• **Task instructions**
What lies from the line containing "clear_scene()" through the line containing "obj.parent = None"? Print exactly those lines, with both ends, and no others.
(begin)
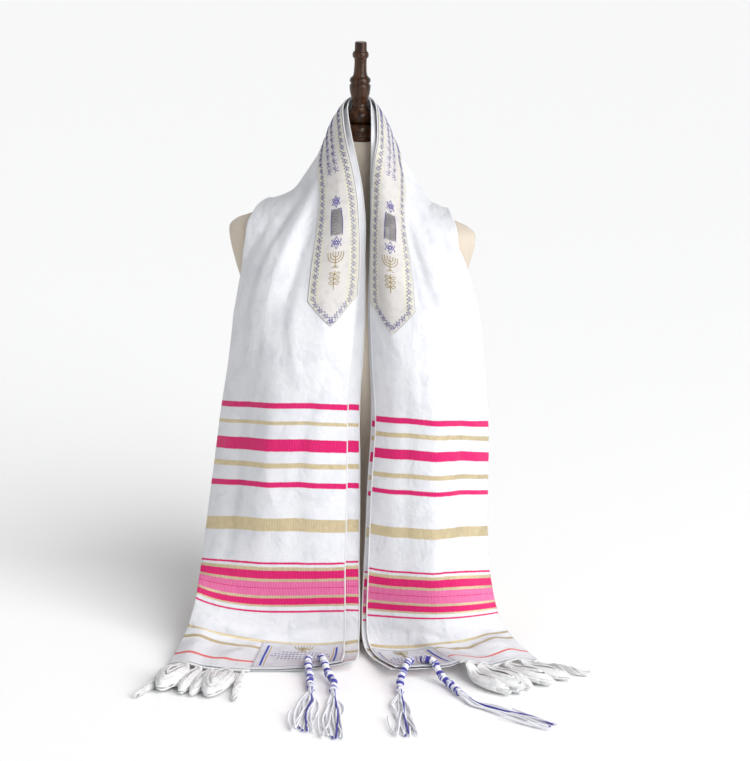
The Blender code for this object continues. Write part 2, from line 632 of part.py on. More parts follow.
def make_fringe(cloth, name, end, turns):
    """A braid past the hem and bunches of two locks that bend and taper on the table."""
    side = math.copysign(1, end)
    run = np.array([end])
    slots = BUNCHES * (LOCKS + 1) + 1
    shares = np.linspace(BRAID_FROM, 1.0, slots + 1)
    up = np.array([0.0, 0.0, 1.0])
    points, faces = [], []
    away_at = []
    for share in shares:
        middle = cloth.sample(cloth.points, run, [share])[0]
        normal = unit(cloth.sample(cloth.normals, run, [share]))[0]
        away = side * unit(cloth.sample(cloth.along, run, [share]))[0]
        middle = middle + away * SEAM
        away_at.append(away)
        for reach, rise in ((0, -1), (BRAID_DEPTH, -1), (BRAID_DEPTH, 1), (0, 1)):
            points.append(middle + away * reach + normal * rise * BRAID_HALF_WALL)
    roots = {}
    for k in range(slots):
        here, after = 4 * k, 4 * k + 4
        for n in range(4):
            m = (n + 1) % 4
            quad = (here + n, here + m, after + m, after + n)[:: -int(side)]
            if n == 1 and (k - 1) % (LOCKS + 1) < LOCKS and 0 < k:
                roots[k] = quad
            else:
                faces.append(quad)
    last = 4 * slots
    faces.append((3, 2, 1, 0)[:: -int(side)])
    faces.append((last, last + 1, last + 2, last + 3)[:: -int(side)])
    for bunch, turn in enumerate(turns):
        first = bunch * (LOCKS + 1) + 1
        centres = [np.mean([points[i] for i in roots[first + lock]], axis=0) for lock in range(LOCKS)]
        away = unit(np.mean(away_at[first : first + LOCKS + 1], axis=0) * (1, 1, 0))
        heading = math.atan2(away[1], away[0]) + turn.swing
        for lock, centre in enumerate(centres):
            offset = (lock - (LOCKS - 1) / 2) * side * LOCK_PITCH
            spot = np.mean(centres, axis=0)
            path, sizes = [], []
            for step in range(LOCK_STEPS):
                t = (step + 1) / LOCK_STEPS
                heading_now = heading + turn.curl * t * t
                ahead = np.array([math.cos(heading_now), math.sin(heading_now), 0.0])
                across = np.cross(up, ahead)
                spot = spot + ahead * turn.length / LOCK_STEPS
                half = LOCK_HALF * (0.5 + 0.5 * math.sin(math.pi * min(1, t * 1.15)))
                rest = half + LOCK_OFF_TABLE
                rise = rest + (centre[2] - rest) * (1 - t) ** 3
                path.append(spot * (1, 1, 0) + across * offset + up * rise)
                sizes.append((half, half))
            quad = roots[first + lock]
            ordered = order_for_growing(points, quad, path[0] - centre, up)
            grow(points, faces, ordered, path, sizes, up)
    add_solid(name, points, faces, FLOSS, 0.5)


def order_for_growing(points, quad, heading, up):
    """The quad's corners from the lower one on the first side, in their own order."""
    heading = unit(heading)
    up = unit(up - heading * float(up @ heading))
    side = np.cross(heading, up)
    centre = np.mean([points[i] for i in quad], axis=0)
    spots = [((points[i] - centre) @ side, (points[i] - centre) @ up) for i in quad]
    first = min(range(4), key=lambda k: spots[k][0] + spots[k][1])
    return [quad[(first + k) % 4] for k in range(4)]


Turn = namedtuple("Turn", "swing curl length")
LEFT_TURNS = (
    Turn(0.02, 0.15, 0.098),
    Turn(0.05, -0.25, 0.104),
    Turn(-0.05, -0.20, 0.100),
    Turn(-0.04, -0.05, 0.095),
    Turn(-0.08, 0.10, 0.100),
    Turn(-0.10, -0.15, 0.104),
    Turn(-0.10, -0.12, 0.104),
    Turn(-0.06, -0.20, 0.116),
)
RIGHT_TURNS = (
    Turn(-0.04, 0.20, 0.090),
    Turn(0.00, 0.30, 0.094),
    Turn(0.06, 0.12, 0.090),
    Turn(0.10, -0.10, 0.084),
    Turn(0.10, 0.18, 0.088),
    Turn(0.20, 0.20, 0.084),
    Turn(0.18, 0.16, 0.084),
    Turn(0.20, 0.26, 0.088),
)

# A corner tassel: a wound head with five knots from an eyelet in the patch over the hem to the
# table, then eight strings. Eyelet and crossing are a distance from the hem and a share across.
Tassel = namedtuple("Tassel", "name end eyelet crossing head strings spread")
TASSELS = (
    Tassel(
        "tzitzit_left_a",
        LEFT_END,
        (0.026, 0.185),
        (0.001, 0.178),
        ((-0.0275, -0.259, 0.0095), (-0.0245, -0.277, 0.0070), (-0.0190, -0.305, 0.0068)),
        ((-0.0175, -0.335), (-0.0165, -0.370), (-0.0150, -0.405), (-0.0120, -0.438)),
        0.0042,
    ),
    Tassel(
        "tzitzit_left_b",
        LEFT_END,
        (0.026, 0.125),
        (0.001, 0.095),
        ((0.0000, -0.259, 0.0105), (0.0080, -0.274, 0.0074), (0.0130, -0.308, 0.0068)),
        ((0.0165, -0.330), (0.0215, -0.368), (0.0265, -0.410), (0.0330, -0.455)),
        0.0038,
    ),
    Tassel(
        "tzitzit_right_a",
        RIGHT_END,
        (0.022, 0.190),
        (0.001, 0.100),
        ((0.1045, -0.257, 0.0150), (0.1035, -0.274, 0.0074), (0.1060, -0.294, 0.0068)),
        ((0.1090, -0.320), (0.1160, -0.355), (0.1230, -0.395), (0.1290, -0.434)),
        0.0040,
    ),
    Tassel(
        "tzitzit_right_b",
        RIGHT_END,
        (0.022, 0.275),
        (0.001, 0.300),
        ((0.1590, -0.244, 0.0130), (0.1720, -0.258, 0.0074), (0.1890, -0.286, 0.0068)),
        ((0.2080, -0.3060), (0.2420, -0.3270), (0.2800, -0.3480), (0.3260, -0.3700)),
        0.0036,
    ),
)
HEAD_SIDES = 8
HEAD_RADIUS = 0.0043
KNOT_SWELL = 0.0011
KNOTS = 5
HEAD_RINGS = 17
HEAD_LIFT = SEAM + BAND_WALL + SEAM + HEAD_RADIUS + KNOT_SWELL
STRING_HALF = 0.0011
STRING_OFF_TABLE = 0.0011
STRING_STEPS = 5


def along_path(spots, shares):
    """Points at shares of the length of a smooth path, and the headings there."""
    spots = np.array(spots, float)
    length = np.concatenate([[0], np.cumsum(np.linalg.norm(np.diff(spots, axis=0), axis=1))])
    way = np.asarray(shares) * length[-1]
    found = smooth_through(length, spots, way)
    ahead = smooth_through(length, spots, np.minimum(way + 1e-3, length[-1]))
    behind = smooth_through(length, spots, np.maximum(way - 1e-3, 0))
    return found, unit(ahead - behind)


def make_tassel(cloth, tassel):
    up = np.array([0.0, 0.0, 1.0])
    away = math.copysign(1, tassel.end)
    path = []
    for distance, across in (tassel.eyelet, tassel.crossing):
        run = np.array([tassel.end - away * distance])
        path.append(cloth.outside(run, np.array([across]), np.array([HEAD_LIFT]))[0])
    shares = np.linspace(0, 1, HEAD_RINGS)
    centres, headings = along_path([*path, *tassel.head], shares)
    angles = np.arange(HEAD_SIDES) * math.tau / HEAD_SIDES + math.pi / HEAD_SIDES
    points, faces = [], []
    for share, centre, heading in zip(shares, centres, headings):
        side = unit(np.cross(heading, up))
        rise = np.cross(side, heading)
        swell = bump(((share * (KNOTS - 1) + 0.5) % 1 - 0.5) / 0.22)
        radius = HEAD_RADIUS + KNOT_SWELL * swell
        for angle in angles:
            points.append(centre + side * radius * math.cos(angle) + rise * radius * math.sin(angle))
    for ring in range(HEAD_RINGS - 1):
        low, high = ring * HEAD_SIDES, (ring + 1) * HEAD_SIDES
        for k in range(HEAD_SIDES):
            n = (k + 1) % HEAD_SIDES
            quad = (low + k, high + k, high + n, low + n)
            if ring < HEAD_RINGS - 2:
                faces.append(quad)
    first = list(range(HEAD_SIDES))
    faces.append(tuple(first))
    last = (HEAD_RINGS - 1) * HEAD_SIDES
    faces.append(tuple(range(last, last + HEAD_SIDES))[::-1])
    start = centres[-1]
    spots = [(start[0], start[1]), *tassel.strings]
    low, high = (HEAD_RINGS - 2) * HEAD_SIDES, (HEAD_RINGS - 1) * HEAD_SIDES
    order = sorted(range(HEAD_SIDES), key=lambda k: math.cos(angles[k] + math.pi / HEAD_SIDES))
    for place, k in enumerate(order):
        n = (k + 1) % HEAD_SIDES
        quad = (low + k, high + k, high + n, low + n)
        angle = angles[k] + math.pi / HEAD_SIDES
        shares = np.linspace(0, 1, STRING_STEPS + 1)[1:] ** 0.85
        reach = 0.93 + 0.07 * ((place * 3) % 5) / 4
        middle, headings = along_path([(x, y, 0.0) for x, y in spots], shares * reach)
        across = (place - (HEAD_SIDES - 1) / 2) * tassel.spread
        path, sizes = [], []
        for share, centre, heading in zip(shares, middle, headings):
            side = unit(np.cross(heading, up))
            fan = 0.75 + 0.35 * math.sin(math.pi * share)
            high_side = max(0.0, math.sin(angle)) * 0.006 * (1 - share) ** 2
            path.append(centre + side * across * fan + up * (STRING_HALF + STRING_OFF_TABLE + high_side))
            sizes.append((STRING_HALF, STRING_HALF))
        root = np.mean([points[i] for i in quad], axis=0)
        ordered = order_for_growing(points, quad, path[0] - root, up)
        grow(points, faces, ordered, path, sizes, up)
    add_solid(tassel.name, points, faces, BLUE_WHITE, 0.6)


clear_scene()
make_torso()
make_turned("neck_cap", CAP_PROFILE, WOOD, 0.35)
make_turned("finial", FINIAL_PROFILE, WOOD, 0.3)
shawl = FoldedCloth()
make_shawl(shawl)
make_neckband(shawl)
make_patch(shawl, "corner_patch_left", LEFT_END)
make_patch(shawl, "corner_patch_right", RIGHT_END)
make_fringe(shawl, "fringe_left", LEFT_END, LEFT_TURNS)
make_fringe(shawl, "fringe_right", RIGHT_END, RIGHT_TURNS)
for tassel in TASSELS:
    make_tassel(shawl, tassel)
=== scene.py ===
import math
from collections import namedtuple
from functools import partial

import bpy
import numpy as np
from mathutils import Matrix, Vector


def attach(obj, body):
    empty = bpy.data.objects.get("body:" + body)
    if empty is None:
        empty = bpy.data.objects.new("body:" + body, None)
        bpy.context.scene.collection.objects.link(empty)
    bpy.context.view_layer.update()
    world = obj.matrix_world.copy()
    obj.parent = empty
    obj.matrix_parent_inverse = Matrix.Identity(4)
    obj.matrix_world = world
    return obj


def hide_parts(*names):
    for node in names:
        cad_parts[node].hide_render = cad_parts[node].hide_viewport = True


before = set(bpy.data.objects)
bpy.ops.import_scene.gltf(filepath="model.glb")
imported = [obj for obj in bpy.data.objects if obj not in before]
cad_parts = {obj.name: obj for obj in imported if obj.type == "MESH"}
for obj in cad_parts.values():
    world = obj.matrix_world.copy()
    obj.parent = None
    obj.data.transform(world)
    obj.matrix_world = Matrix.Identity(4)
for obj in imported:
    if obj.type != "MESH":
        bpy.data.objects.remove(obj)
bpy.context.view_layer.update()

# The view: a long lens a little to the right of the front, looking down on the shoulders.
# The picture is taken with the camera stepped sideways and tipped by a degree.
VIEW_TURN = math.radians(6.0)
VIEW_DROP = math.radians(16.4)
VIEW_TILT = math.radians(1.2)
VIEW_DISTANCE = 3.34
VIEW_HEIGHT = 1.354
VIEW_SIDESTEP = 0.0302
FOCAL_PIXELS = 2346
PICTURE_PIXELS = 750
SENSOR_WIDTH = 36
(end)
• **Finished exercise**
clear_scene()
make_torso()
make_turned("neck_cap", CAP_PROFILE, WOOD, 0.35)
make_turned("finial", FINIAL_PROFILE, WOOD, 0.3)
shawl = FoldedCloth()
make_shawl(shawl)
make_neckband(shawl)
make_patch(shawl, "corner_patch_left", LEFT_END)
make_patch(shawl, "corner_patch_right", RIGHT_END)
make_fringe(shawl, "fringe_left", LEFT_END, LEFT_TURNS)
make_fringe(shawl, "fringe_right", RIGHT_END, RIGHT_TURNS)
for tassel in TASSELS:
    make_tassel(shawl, tassel)
=== scene.py ===
import math
from collections import namedtuple
from functools import partial

import bpy
import numpy as np
from mathutils import Matrix, Vector


def attach(obj, body):
    empty = bpy.data.objects.get("body:" + body)
    if empty is None:
        empty = bpy.data.objects.new("body:" + body, None)
        bpy.context.scene.collection.objects.link(empty)
    bpy.context.view_layer.update()
    world = obj.matrix_world.copy()
    obj.parent = empty
    obj.matrix_parent_inverse = Matrix.Identity(4)
    obj.matrix_world = world
    return obj


def hide_parts(*names):
    for node in names:
        cad_parts[node].hide_render = cad_parts[node].hide_viewport = True


before = set(bpy.data.objects)
bpy.ops.import_scene.gltf(filepath="model.glb")
imported = [obj for obj in bpy.data.objects if obj not in before]
cad_parts = {obj.name: obj for obj in imported if obj.type == "MESH"}
for obj in cad_parts.values():
    world = obj.matrix_world.copy()
    obj.parent = None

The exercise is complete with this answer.